**Exercise:**
The listing below holds a line with "standing on Y = 0." and a later line with "bpy.context.scene.collection.objects.link(empty)". Write out those two lines and every line between them, exactly, and nothing else.

>>>>

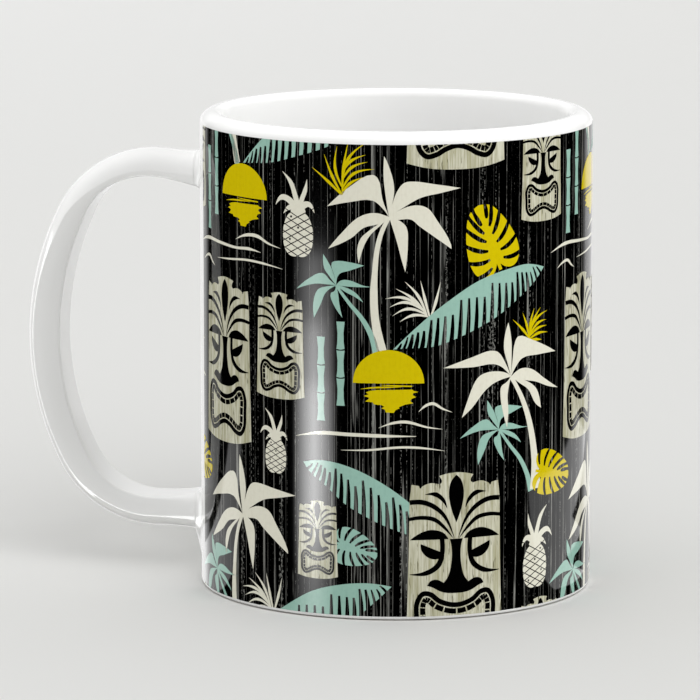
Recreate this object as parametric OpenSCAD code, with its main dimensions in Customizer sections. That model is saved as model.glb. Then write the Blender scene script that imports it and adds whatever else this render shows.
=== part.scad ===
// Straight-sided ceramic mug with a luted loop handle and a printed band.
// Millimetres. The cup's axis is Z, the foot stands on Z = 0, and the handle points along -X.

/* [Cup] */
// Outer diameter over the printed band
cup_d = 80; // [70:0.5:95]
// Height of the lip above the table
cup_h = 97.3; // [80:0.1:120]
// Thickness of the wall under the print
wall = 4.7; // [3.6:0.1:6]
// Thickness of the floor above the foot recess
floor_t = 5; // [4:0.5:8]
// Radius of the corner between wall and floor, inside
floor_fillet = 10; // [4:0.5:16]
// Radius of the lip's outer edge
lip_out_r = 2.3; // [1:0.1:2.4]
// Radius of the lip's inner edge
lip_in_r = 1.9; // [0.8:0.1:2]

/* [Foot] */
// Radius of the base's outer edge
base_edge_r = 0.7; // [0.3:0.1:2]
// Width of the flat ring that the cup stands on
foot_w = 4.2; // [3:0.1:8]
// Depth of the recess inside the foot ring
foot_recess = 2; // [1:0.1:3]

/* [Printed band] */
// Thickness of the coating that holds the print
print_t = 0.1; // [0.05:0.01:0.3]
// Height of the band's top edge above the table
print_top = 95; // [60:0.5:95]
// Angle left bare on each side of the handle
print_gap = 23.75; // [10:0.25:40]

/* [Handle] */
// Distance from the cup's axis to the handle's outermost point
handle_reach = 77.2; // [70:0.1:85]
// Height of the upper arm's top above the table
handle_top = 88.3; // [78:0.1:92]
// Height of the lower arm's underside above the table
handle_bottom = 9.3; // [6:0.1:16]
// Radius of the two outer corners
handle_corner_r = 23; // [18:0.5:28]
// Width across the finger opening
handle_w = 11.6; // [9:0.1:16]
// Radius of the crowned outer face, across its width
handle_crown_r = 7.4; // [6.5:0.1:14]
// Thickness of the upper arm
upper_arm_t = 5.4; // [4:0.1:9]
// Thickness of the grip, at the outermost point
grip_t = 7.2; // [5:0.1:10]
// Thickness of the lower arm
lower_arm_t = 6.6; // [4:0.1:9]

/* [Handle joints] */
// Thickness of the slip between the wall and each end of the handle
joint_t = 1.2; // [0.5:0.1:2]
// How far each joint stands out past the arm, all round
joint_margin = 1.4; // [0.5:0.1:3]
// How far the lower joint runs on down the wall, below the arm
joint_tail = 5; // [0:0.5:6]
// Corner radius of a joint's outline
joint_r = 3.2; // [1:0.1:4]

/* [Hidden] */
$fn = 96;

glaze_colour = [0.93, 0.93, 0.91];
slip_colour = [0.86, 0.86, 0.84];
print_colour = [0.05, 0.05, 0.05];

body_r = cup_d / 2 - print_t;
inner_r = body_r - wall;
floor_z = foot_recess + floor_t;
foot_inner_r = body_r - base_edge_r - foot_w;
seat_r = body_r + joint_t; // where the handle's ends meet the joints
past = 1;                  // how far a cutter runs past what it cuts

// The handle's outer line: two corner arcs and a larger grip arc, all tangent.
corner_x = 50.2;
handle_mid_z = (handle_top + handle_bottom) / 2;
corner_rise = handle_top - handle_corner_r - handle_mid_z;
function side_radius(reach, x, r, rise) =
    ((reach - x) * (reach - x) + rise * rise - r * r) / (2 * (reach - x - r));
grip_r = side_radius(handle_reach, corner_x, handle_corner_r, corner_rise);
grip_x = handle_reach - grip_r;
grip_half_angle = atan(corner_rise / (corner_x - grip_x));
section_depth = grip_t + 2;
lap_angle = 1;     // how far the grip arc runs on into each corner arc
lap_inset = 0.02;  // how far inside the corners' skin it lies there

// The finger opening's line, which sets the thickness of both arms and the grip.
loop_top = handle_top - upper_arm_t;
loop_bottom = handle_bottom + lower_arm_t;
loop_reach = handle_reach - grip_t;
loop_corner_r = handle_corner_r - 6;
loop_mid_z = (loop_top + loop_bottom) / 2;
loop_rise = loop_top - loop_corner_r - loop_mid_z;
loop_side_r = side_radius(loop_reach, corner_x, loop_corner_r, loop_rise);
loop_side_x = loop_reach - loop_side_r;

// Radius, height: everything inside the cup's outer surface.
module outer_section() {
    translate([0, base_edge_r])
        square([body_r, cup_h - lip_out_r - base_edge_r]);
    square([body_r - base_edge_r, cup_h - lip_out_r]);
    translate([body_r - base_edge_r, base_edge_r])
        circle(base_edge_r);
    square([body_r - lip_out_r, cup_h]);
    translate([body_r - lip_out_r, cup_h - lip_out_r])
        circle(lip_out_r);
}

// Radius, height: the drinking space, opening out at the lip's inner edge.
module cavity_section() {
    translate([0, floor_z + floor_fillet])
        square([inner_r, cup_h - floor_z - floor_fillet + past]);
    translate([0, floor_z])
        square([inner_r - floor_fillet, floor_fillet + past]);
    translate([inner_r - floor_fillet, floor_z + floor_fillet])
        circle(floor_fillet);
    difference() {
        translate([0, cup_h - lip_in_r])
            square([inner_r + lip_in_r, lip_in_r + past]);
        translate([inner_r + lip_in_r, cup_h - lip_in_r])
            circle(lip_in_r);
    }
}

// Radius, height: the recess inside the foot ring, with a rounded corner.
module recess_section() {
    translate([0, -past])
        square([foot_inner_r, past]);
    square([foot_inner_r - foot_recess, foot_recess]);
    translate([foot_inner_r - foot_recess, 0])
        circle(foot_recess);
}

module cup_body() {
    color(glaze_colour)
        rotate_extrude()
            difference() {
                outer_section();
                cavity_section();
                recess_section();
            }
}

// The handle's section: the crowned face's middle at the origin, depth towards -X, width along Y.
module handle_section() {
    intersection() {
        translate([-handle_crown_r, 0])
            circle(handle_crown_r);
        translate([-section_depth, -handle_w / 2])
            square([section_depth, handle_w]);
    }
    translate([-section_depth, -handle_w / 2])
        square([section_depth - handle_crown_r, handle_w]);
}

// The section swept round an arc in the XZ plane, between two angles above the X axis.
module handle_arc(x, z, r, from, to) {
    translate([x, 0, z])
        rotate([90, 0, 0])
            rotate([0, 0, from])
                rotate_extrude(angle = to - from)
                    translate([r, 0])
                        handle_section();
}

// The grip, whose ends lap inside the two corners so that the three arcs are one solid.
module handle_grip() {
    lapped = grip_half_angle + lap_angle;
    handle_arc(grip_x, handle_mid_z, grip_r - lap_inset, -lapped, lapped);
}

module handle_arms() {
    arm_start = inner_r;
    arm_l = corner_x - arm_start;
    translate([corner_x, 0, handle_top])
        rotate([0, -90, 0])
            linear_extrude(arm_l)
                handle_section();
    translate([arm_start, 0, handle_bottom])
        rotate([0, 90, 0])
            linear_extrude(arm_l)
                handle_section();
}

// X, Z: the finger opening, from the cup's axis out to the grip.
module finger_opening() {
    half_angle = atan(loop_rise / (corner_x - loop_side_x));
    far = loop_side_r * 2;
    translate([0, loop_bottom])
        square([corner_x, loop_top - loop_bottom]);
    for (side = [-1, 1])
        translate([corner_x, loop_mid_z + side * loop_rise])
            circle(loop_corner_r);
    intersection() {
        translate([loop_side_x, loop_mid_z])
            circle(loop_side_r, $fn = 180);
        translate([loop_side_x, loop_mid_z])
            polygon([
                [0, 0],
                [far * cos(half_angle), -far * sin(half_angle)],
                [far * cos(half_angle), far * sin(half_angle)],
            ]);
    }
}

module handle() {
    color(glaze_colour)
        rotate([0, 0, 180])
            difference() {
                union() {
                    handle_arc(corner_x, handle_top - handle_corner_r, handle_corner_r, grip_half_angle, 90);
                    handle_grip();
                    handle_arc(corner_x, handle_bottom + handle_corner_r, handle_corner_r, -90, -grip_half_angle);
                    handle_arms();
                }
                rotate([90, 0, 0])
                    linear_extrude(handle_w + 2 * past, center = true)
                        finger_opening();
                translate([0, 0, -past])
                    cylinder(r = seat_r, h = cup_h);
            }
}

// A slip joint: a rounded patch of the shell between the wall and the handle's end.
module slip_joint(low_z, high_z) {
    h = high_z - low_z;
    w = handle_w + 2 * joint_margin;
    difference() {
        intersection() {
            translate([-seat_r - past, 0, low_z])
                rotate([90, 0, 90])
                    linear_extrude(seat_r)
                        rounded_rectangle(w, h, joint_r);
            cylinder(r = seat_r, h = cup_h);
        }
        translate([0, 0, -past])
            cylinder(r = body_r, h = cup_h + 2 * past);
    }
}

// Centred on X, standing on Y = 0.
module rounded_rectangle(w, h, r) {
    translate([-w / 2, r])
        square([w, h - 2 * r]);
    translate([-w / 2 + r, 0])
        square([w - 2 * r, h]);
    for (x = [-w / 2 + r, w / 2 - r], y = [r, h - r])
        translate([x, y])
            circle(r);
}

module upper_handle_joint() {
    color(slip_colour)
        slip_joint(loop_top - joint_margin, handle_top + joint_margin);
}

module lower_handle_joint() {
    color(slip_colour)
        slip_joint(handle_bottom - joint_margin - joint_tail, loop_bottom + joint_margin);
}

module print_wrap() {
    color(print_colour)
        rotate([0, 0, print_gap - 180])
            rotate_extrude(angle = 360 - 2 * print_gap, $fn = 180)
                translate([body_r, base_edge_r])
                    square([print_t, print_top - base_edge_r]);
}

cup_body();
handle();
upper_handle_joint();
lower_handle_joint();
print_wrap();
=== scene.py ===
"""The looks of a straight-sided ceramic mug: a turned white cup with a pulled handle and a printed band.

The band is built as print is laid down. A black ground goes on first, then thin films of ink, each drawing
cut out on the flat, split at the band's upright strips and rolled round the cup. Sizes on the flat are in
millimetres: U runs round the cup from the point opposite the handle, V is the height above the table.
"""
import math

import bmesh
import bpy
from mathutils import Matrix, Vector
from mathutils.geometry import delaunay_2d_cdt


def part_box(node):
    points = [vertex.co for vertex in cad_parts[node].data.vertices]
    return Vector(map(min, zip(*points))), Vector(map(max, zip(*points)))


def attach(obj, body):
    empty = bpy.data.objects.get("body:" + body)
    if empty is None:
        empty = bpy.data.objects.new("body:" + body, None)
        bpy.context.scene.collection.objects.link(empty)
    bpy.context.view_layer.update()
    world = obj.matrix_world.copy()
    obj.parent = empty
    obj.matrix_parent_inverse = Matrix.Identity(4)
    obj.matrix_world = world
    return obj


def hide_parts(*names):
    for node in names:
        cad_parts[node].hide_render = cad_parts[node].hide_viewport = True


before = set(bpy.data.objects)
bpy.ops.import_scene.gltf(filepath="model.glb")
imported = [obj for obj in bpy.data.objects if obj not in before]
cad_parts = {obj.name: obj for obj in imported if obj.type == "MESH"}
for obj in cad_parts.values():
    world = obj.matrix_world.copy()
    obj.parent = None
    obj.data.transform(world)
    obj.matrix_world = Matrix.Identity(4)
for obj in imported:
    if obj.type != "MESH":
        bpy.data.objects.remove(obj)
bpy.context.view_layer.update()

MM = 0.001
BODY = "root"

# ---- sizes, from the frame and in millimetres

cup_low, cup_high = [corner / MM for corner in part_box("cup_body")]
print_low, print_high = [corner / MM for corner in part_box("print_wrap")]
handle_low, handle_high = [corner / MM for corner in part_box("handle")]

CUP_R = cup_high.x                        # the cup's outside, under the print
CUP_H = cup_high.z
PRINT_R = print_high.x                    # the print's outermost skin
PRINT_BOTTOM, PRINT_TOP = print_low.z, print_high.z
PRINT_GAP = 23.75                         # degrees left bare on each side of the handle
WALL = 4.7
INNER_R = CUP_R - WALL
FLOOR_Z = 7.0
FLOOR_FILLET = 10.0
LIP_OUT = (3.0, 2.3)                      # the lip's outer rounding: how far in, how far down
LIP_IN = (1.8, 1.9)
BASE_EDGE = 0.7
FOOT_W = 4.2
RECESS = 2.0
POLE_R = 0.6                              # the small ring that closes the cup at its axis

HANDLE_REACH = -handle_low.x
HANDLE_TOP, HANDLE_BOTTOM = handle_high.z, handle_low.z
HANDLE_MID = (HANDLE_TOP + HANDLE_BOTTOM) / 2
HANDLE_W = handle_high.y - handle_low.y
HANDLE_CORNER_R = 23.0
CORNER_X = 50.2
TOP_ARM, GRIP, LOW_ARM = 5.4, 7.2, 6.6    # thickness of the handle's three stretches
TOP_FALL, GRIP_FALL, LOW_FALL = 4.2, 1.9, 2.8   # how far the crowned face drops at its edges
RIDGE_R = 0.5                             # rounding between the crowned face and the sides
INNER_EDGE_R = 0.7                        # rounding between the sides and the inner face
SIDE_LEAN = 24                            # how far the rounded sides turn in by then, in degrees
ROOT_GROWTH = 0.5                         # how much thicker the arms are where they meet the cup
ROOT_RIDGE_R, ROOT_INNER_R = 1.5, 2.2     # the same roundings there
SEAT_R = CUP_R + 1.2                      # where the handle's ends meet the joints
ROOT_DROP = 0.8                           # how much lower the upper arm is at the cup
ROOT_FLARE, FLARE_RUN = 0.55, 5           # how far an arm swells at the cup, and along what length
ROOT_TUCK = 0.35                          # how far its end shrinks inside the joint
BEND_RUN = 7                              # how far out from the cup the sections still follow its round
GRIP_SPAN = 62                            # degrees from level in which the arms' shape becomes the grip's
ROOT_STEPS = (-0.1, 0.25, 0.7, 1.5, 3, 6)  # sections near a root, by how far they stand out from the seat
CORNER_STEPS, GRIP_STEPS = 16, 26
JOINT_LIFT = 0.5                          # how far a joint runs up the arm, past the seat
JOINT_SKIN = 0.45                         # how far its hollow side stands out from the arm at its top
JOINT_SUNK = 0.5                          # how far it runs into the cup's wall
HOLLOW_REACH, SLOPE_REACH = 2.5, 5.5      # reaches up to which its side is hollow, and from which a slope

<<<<

**Exercise response:**
// Centred on X, standing on Y = 0.
module rounded_rectangle(w, h, r) {
    translate([-w / 2, r])
        square([w, h - 2 * r]);
    translate([-w / 2 + r, 0])
        square([w - 2 * r, h]);
    for (x = [-w / 2 + r, w / 2 - r], y = [r, h - r])
        translate([x, y])
            circle(r);
}

module upper_handle_joint() {
    color(slip_colour)
        slip_joint(loop_top - joint_margin, handle_top + joint_margin);
}

module lower_handle_joint() {
    color(slip_colour)
        slip_joint(handle_bottom - joint_margin - joint_tail, loop_bottom + joint_margin);
}

module print_wrap() {
    color(print_colour)
        rotate([0, 0, print_gap - 180])
            rotate_extrude(angle = 360 - 2 * print_gap, $fn = 180)
                translate([body_r, base_edge_r])
                    square([print_t, print_top - base_edge_r]);
}

cup_body();
handle();
upper_handle_joint();
lower_handle_joint();
print_wrap();
=== scene.py ===
"""The looks of a straight-sided ceramic mug: a turned white cup with a pulled handle and a printed band.

The band is built as print is laid down. A black ground goes on first, then thin films of ink, each drawing
cut out on the flat, split at the band's upright strips and rolled round the cup. Sizes on the flat are in
millimetres: U runs round the cup from the point opposite the handle, V is the height above the table.
"""
import math

import bmesh
import bpy
from mathutils import Matrix, Vector
from mathutils.geometry import delaunay_2d_cdt


def part_box(node):
    points = [vertex.co for vertex in cad_parts[node].data.vertices]
    return Vector(map(min, zip(*points))), Vector(map(max, zip(*points)))


def attach(obj, body):
    empty = bpy.data.objects.get("body:" + body)
    if empty is None:
        empty = bpy.data.objects.new("body:" + body, None)
        bpy.context.scene.collection.objects.link(empty)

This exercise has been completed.